By the way, I'll try to make the changes you suggested, except for the "12" that
I actually don't understand if is needed or useful whatsoever. :P
Frank
FBSTP always writes 10 bytes, so size shouldn't really be needed
perhaps, in ML 10, they tightened the ropes a bit
Quote from: dedndave on November 09, 2010, 04:01:48 PM
FBSTP always writes 10 bytes, so size shouldn't really be needed
perhaps, in ML 10, they tightened the ropes a bit
Indeed they did. :lol
Adding the
tbyte ptr now they both assemble without errors. :U
Probably Hutch is not using the last ML version. :P
Thanks Dave.
Frank
i suppose he uses 6.14, as it is the version that may be distributed with the masm32 package
the fptoa problem and one another is corrected here
http://www.masm32.com/board/index.php?topic=10051.0
Quote from: ToutEnMasm on November 09, 2010, 06:30:20 PM
the fptoa problem and one another is corrected here
http://www.masm32.com/board/index.php?topic=10051.0
Thanks Mon Ami. :bg
Frank
Frank,
While I own every version of ML.EXE since 1990, the only one I can distribute is ML 6.14 and the library builds with that version. If you do the mod that Dave mentioned make sure you can build it with 6.14 as well.
Quote from: hutch-- on November 09, 2010, 11:45:07 PM
Frank,
While I own every version of ML.EXE since 1990, the only one I can distribute is ML 6.14 and the library builds with that version. If you do the mod that Dave mentioned make sure you can build it with 6.14 as well.

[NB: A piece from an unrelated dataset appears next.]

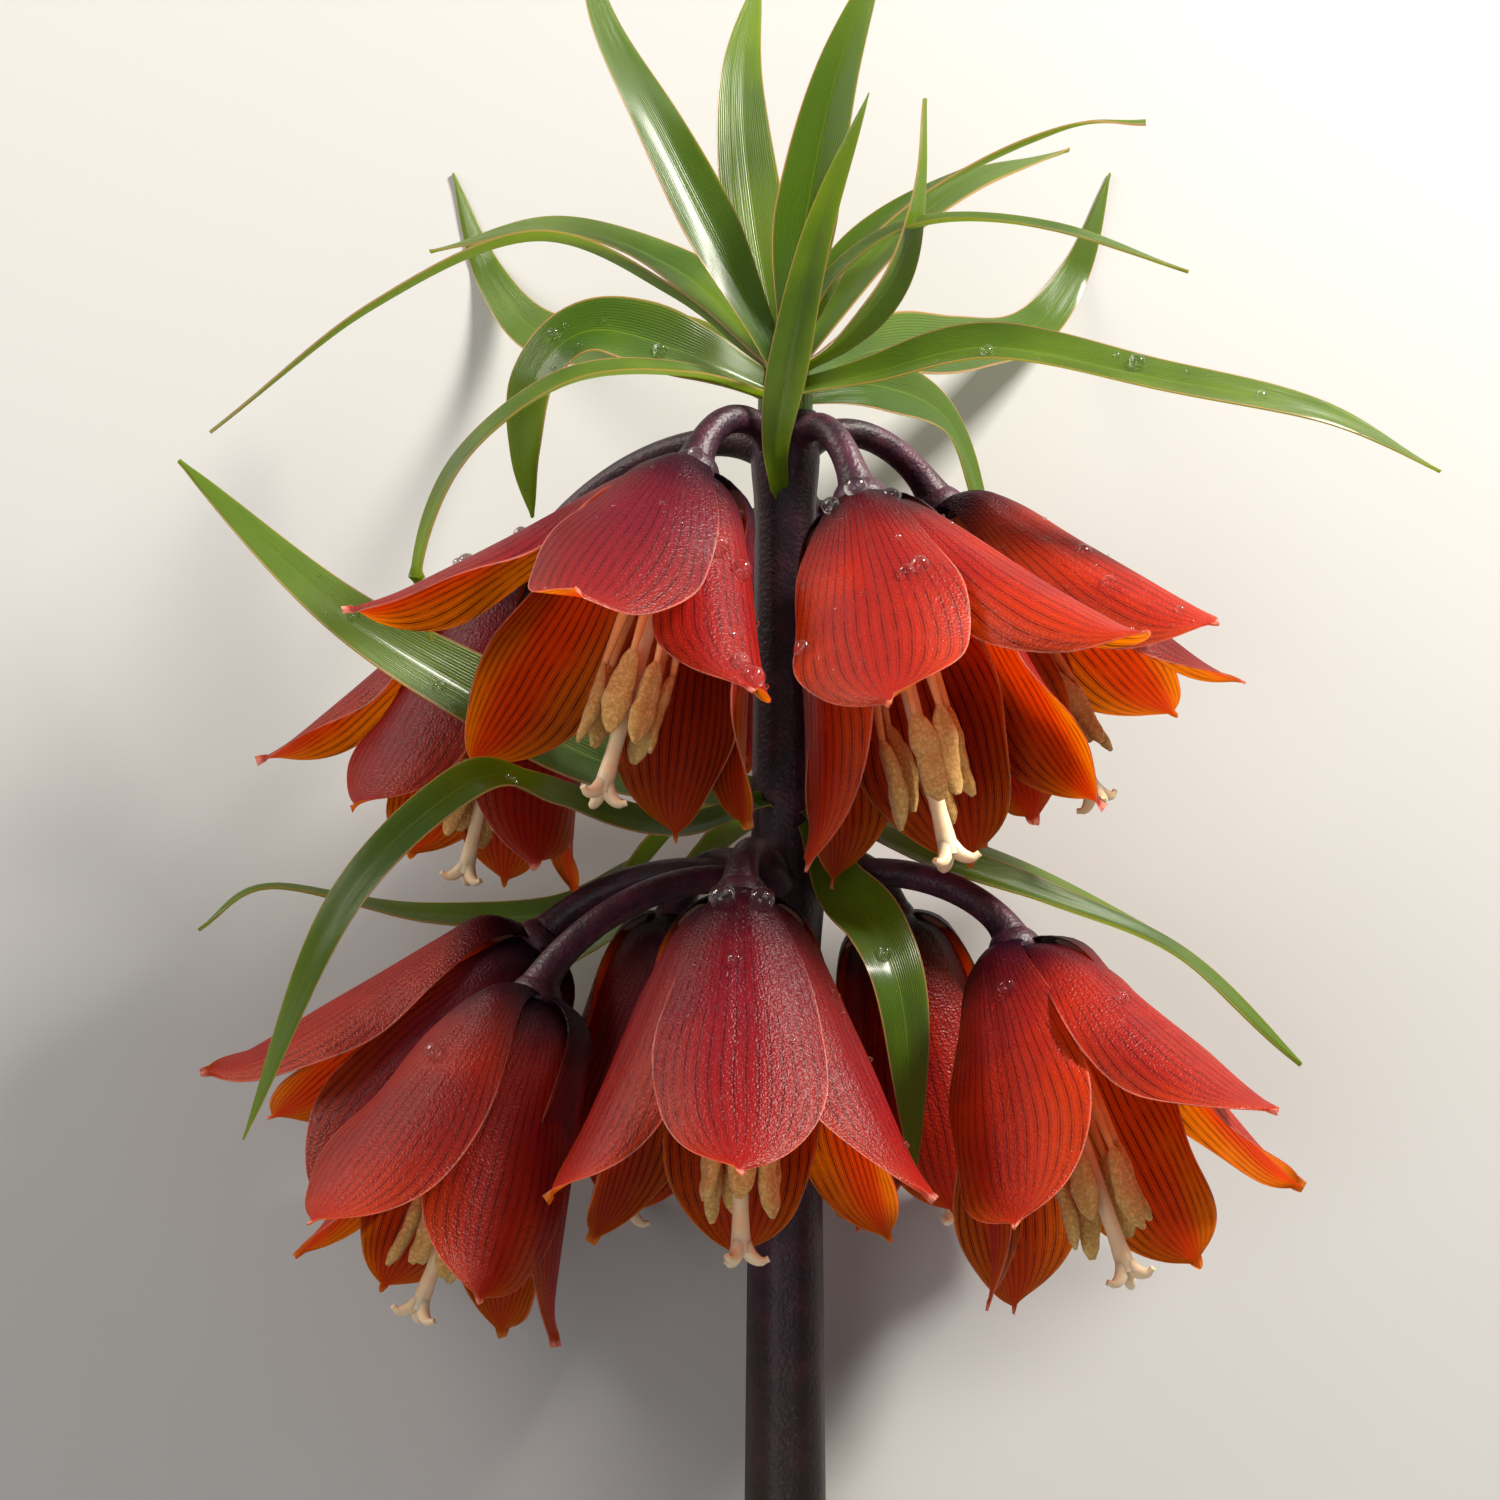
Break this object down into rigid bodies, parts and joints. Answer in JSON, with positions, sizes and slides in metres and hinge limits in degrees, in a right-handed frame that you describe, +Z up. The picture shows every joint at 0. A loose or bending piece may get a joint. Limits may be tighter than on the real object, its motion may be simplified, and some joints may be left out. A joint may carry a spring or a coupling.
{
  "type": "crown imperial fritillary",
  "caption": "Picked crown imperial lying on its side: nodding red bell flowers with stamens inside, on a dark stem with slender green leaves and a leafy tuft.",
  "frame": {"origin": "middle of the object's bounding box at the surface it lies on", "axes": "+Y along the stem from the cut end towards the leafy tuft, +X to the right seen from above with the tuft at the top, +Z up from the surface"},
  "size_m": [0.1998, 0.3058, 0.1241],
  "materials": {
    "petal": "soft satin petal, crimson to purple outside with a pale sheen, orange-red with dark fan veins inside",
    "stamen": "smooth cream filaments and style, powdery ochre anthers",
    "leaf": "glossy green leaf with parallel veins and a thin pink margin",
    "stem": "satin near-black purple stem, finely textured"
  },
  "bodies": {
    "root": {"flower_stem": "stem", "crown_leaves": "leaf", "bell_top_front_left": "petal", "stamens_top_front_left": "stamen", "bell_top_front_right": "petal", "stamens_top_front_right": "stamen", "bell_top_right": "petal", "stamens_top_right": "stamen", "bell_top_left": "petal", "stamens_top_left": "stamen", "bell_top_rear": "petal", "stamens_top_rear": "stamen", "bell_lower_front": "petal", "stamens_lower_front": "stamen", "bell_lower_left": "petal", "stamens_lower_left": "stamen", "bell_lower_front_left": "petal", "stamens_lower_front_left": "stamen", "bell_lower_right": "petal", "stamens_lower_right": "stamen", "bell_lower_rear_right": "petal", "stamens_lower_rear_right": "stamen", "bell_lower_rear_left": "petal", "stamens_lower_rear_left": "stamen", "leaf_top_front": "leaf", "leaf_far_left": "leaf", "leaf_left": "leaf", "leaf_arching": "leaf", "leaf_front_right": "leaf", "leaf_right": "leaf", "leaf_rear_right": "leaf", "leaf_rear_left": "leaf"}
  },
  "joints": []
}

Well, I don't think I'm going to use ML 6.14. But if it is worth something I'll try to build the lib
with ML 6.14.
Frank
6.14 shouldn't burp on "tbyte ptr"
Frank,
Just add these two files to the masm32 library and use make.bat. I have tested the two files that Kenneth Zheng posted and they build fine. They build with the versions of ML that I hve here.